Comments from Last Week
If there is going to be a post-Modern format, I think it will require fetchlands to be banned. Not only are they expensive, but they require games to have an incessant amount of shuffling. I’m also not sure that having consistent four-color manabases is a good thing. Thoughts?
– Nabil Stendardo
This sounds like a fairly realistic possibility, Nabil. Not only are all your points well-taken, but I think WotC agrees with them—they were very vocal about how much they disliked how easy it was to play four-plus colors in last year’s Standard format. This would also open up the format in some potentially exciting ways—since all of last year’s best Standard decks relied on fetchlands, the Anafenza and Collected Company decks would be at a major disadvantage.

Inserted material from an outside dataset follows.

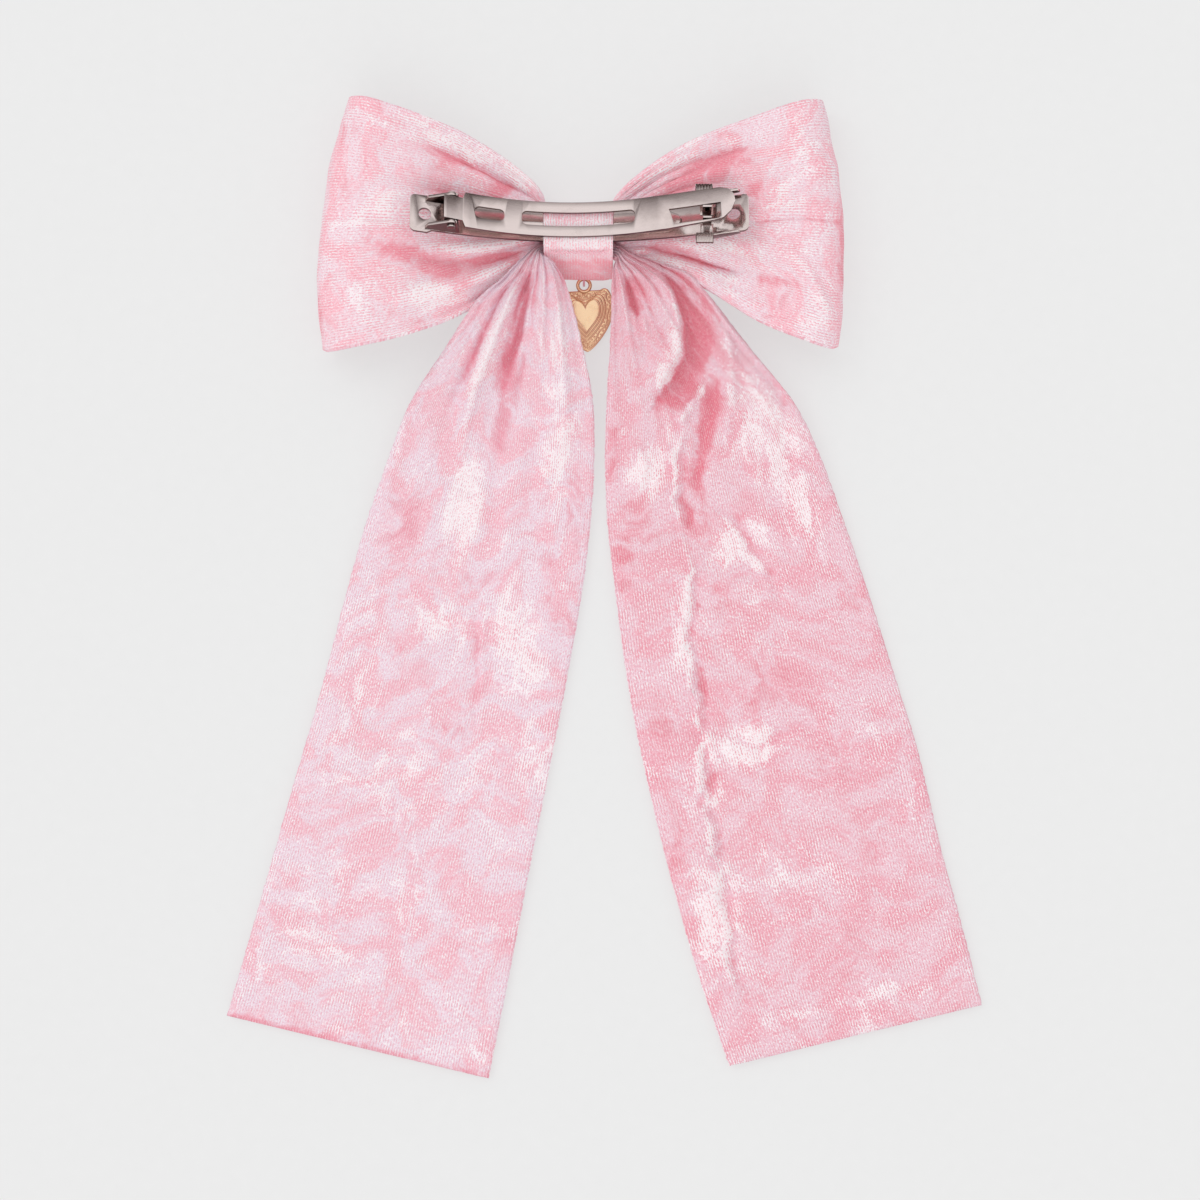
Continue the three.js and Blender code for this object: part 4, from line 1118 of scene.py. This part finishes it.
# ---------------------------------------------------------------------------------------- the studio
@dataclass
class Studio:
    """A pale table, soft light from the upper left, and a camera straight above the bow."""

    eye: tuple[float, float, float] = (0.0052, -0.086, 0.800)
    lens: float = 98.5
    floor_half: float = 3.0
    key_power: float = 0.52
    room: float = 0.868
    table_glow: float = 0.555
    fill_power: float = 0.30
    walls: tuple[tuple[float, tuple[float, float, float, float]], ...] = (
        (0.22, (0.050, 0.028, 0.026, 1)), (0.72, (0.93, 0.92, 0.92, 1)))

    def build(self) -> None:
        """Set the table, the lights and the camera."""
        self.table()
        self.lights()
        self.camera()

    def camera(self) -> None:
        """Hang the camera over the table, looking straight down."""
        data = bpy.data.cameras.new("above")
        data.lens = self.lens
        data.sensor_width = 36.0
        data.clip_start = 0.01
        made = bpy.data.objects.new("above", data)
        made.location = self.eye
        bpy.context.scene.collection.objects.link(made)
        bpy.context.scene.camera = made

    def table(self) -> None:
        """Lay the pale table top, which glows a little as painted light, thinning the shadows under the bow.
        """
        bpy.ops.mesh.primitive_plane_add(size=2 * self.floor_half, location=(0, 0, 0))
        top = bpy.context.object
        top.name = "table_top"
        g = Graph(bpy.data.materials.new("pale_table"))
        here = g.out(g.node("ShaderNodeTexCoord"), "Object")
        grain = g.noise(g.scaled(here, (300.0, 300.0, 300.0)))
        tone = g.mix((0.26, 0.26, 0.26, 1.0), (0.28, 0.28, 0.28, 1.0), grain)
        # The emission is painted light that lifts the table and fills the shade under the bow.
        top.data.materials.append(g.surface({"Base Color": tone, "Roughness": 0.9, "Specular IOR Level": 0.1,
                                             "Emission Color": (1.0, 1.0, 1.0, 1.0),
                                             "Emission Strength": self.table_glow}))

    def soft_sun(self, name: str, power: float, spread: float, aim: tuple[float, float, float]) -> None:
        """Add one broad light that shapes the cloth and leaves the plating's reflections alone.

        Args:
            name: the light's name.
            power: its strength.
            spread: how wide it looks, in degrees.
            aim: the direction in which it shines.
        """
        data = bpy.data.lights.new(name, "SUN")
        data.energy = power
        data.angle = math.radians(spread)
        made = bpy.data.objects.new(name, data)
        made.rotation_euler = Vector(aim).to_track_quat("-Z", "Y").to_euler()
        made.visible_glossy = False
        bpy.context.scene.collection.objects.link(made)

    def lights(self) -> None:
        """Two broad suns in a pale room whose walls reflect dark low down, in the plating only."""
        self.soft_sun("softbox", self.key_power, 38, (0.62, -0.55, -1.0))
        self.soft_sun("reflector", self.fill_power, 60, (0.05, 0.9, -0.6))
        world = bpy.data.worlds.new("studio")
        g = Graph(world)
        around = g.out(g.node("ShaderNodeTexCoord"), "Generated")
        height = g.out(g.node("ShaderNodeSeparateXYZ", {}, {0: around}), "Z")
        walls = g.out(g.node("ShaderNodeValToRGB", {"stops": self.walls}, {0: height}))
        soft = g.out(g.node("ShaderNodeBackground", {}, {"Color": (self.room, self.room, self.room, 1)}))
        mirrored = g.out(g.node("ShaderNodeBackground", {}, {"Color": walls}))
        glossy = g.out(g.node("ShaderNodeLightPath"), "Is Glossy Ray")
        shown = g.out(g.node("ShaderNodeMixShader", {}, {0: glossy, 1: soft, 2: mirrored}))
        g.node("ShaderNodeOutputWorld", {}, {0: shown})
        bpy.context.scene.world = world
        bpy.context.scene.view_settings.view_transform = "Standard"


def main() -> None:
    """Load the frame, build every piece in order and report each one."""
    logging.basicConfig(level=logging.INFO, format="%(message)s", stream=sys.stdout)
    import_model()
    bpy.ops.object.select_all(action="DESELECT")
    Studio().build()
    loops, left_tail, right_tail, knot = bow_patterns()
    loops.build()
    left_tail.build()
    right_tail.build()
    knot.build()
    FrenchClip().build()
    HeartCharm().build()
    Threads().build()


if __name__ == "__main__":
    main()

Will the appeal of Frontier degrade over time? It’s not expensive, but only because it’s not a real format yet. The power level is low, but only because there aren’t many Frontier-legal sets right now. You can play your old Standard decks, but that won’t be true once there are a few more blocks of cards. Won’t the barrier of entry just keep going up?
– Mike Brum
Yes, Mike, as time progresses, all Eternal formats will continue to become warped toward their most powerful cards. This happened with Vintage (back when it was known as Type One), Legacy, and most recently Modern. It will happen with Frontier (or whatever comes after Modern) as well. The answer to this problem was a format called Extended, which rotated but which had a larger card pool than Standard. People didn’t seem to like it much, though perhaps it is time for a comeback.
The alternative is to continue developing a new Eternal format every X number of years with the knowledge that power creep will eventually overtake it. Reprints can help with the accessibility issues, but nothing can help the fact that the more powerful cards you print, the higher the power level of your Eternal formats. The idea behind Frontier isn’t that it will somehow fix this problem once and for all; it’s that it will provide another home for recent interactive cards that aren’t good enough for Modern. And then, X number of years later, the process repeats itself.